The lines to return are those from the one containing "Model this object" down to the one containing "from build123d import *", inclusive; return them exactly and nothing else.

* **SUPPLIED MATERIAL**
^^^^

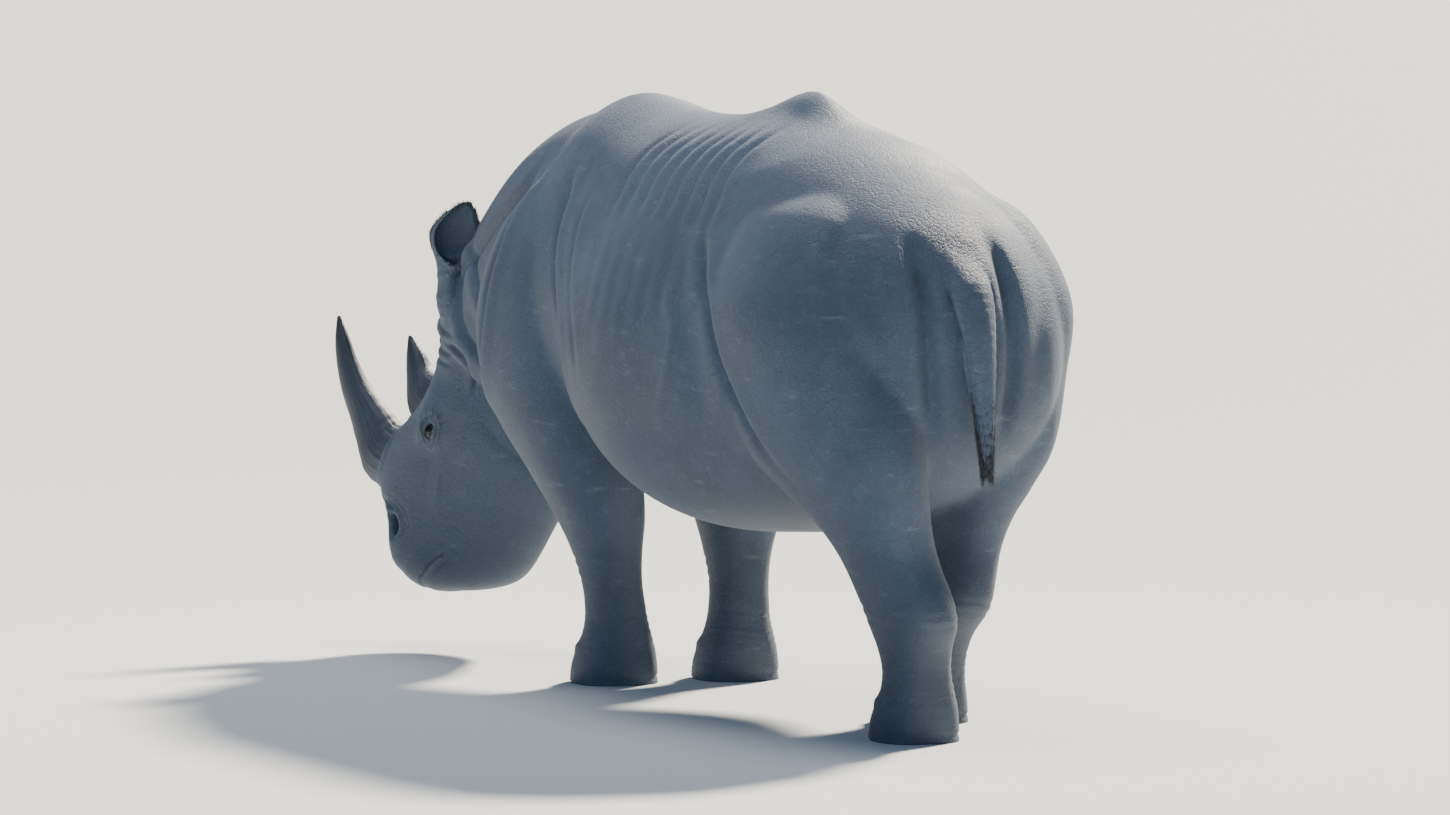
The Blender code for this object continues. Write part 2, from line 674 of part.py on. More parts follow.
def main():
    body = build_body()
    horns = [horn("horn_front", FRONT_HORN), horn("horn_rear", REAR_HORN)]
    eyes = [eye("eye_left", 1), eye("eye_right", -1)]
    ears = [ear("ear_left", 1), ear("ear_right", -1)]
    head_seats = [swollen(piece, f"{piece.name}_seat") for piece in horns + eyes + ears]
    tail_seat = swollen(tail(), "tail_seat")

    snug = {name: leg_region(name, 0.0) for name in LEGS}
    wide = {name: leg_region(name, GAP) for name in LEGS}
    for name, region in snug.items():
        build_leg(name, body, region)
    fore = [wide["front_left"], wide["front_right"]]
    flesh("trunk", body, outside=[neck_region(GAP), *wide.values(), tail_seat])
    ear_seats = head_seats[4:]
    flesh("neck", body, inside=[neck_region(0.0)], outside=[head_region(GAP), *fore, *ear_seats])
    flesh("head", body, inside=[head_region(0.0)], outside=[jaw_region(GAP), *fore, *head_seats])
    flesh("lower_jaw", body, inside=[head_region(0.0), jaw_region(0.0)])
    bpy.data.objects.remove(body, do_unlink=True)

    corners = np.array([v.co[:] for o in PARTS.objects for v in o.data.vertices])
    middle = (corners.min(axis=0) + corners.max(axis=0)) / 2
    move = Matrix.Translation((-middle[0], -middle[1], 0.0))
    for mesh in bpy.data.meshes:
        mesh.transform(move)


main()
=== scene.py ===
"""Finish of a life-size white rhinoceros: one skin over the solids of flesh, horns, nails, eyes and hair.

The skin is lofted through the same sections as the solids, joined by a fine voxel remesh and then worked
over with folds, lids, lips and nostrils, each a height laid along the surface normal.
All lengths are in metres, in the frame of the solids: the animal faces -Y and its left side is +X.
"""

import math

import bmesh
import bpy
import numpy as np
from mathutils import Matrix, Vector


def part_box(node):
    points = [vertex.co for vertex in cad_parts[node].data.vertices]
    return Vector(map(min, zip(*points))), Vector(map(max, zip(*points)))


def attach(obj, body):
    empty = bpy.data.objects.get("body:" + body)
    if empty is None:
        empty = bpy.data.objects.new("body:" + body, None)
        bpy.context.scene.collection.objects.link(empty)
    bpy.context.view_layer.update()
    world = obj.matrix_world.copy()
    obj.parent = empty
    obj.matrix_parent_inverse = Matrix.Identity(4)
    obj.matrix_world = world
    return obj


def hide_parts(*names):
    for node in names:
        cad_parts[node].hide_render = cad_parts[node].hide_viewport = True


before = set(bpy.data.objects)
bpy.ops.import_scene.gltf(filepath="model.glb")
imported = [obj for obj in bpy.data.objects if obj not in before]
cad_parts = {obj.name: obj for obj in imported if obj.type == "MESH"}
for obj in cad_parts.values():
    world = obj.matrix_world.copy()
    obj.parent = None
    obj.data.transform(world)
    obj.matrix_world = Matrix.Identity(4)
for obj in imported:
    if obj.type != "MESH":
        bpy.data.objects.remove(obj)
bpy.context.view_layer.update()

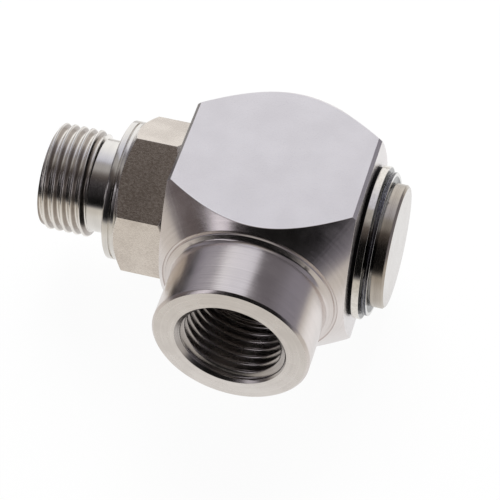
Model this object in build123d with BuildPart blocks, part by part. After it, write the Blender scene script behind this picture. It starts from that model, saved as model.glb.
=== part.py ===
"""Hydraulic rotary union: a stem with a G 1/2 stud that turns in a square housing with a G 1/2 port.

Frame, millimetres: the origin is the centre of the stud's sealing shoulder. +X runs along the swivel axis
from the stud into the housing, the port faces -Y, and +Z is the normal of the housing's upper flat.
"""
import os
from math import radians, tan

from build123d import *

# ---- Driving dimensions -------------------------------------------------------------------------------------
# G 1/2 pipe thread, 14 turns to the inch
THREAD_MAJOR_R = 20.955 / 2
THREAD_MINOR_R = 18.631 / 2

# Housing: a square bar along the port axis
HOUSING_WIDTH = 36.0
BAR_EDGE_CHAMFER = 0.65
PORT_X = 30.7                # sealing shoulder to port axis
BACK_Y = 18.0                # closed back of the housing
PORT_FACE_Y = -31.4          # front face of the port
CONE_FRONT_Y = -17.25        # where the front 45 degree cone is as wide as the bar
CONE_BACK_Y = 17.1           # the same for the back cone
BOSS_R = 15.1
BOSS_EDGE_CHAMFER = 0.4
BOSS_ROOT_FILLET = 1.1
ROOT_BAND_R = 17.4           # outer radius of the flatter band at the boss's root
ROOT_BAND_RISE = 0.75        # height of that band along the port axis

# Port
PORT_MOUTH_R = 11.0
PORT_THREAD_DEPTH = 15.0
PASSAGE_R = 6.5              # flow passage, in housing and stem

# Swivel fit
JOURNAL_R = 12.0
BORE_CLEARANCE = 0.05
BORE_LEAD_IN = 1.2           # length of the lead-in taper for the seals
BORE_LEAD_RISE = 0.5
END_GAP = 0.05               # dust ring to housing, each end

# Stud
STUD_LENGTH = 14.0
STUD_END_R = 9.7
UNDERCUT_R = 9.15
UNDERCUT_START = -3.4        # end of the ramp below the last thread
THREAD_END = -4.5            # start of that ramp
COLLAR_R = 13.65
COLLAR_EDGE = 0.3
COLLAR_GROOVE_X = 1.4        # fine turned groove between collar and hexagon
COLLAR_GROOVE_WIDTH = 0.35
COLLAR_GROOVE_DEPTH = 0.3
SEAL_RECESS_R = 12.0
SEAL_RECESS_DEPTH = 1.6
SEAL_PROUD = 0.12

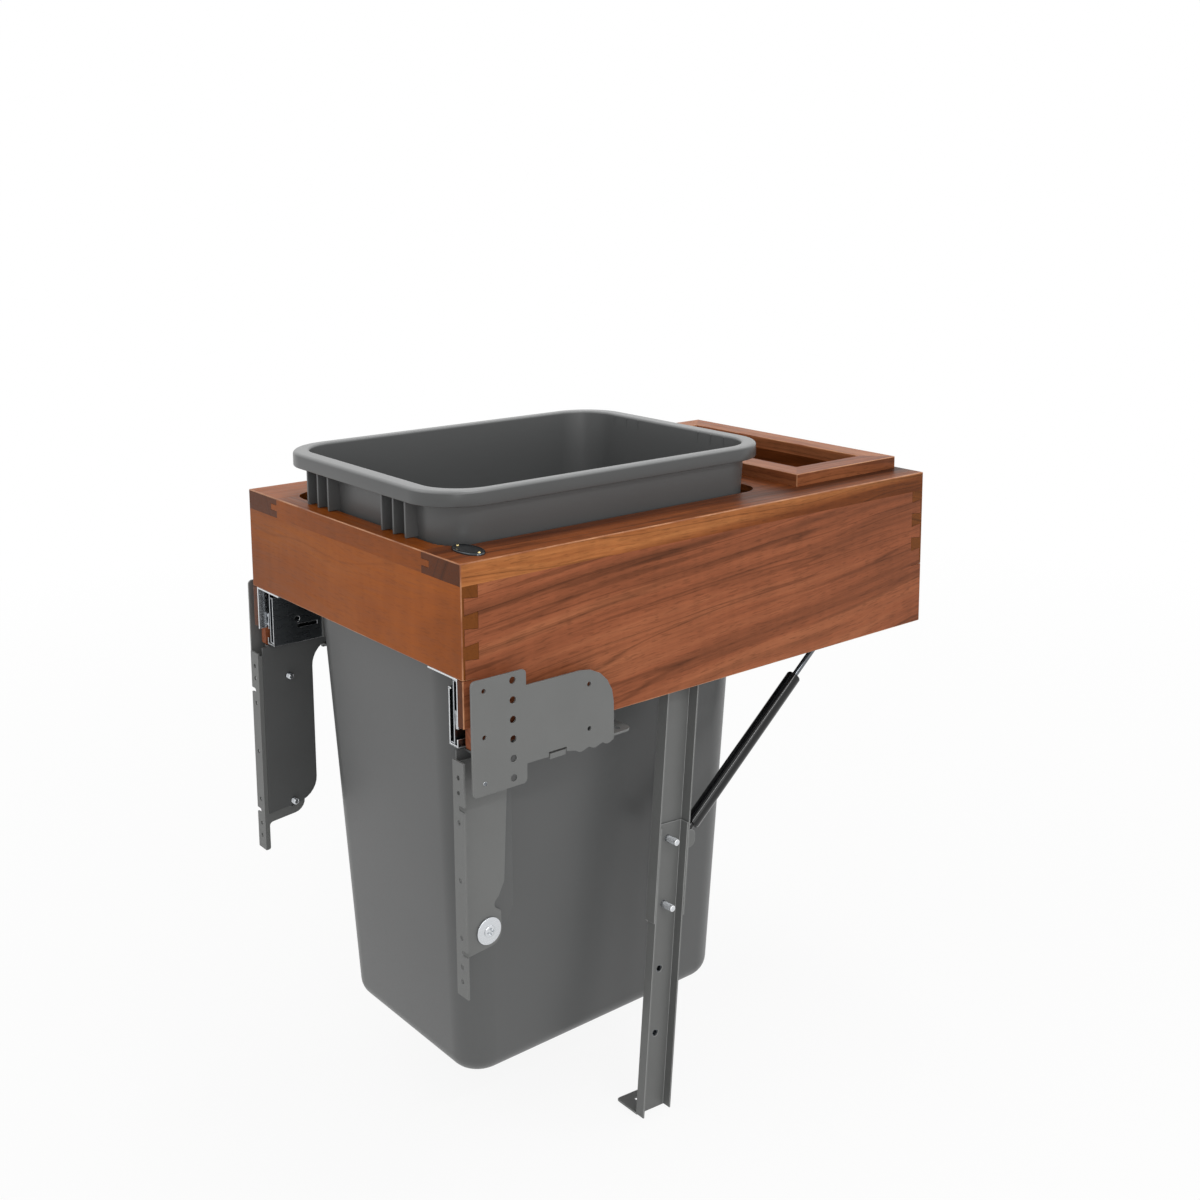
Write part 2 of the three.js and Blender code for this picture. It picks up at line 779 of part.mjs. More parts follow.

^^^^

* **CORRECT RESPONSE**
Model this object in build123d with BuildPart blocks, part by part. After it, write the Blender scene script behind this picture. It starts from that model, saved as model.glb.
=== part.py ===
"""Hydraulic rotary union: a stem with a G 1/2 stud that turns in a square housing with a G 1/2 port.

Frame, millimetres: the origin is the centre of the stud's sealing shoulder. +X runs along the swivel axis
from the stud into the housing, the port faces -Y, and +Z is the normal of the housing's upper flat.
"""
import os
from math import radians, tan

from build123d import *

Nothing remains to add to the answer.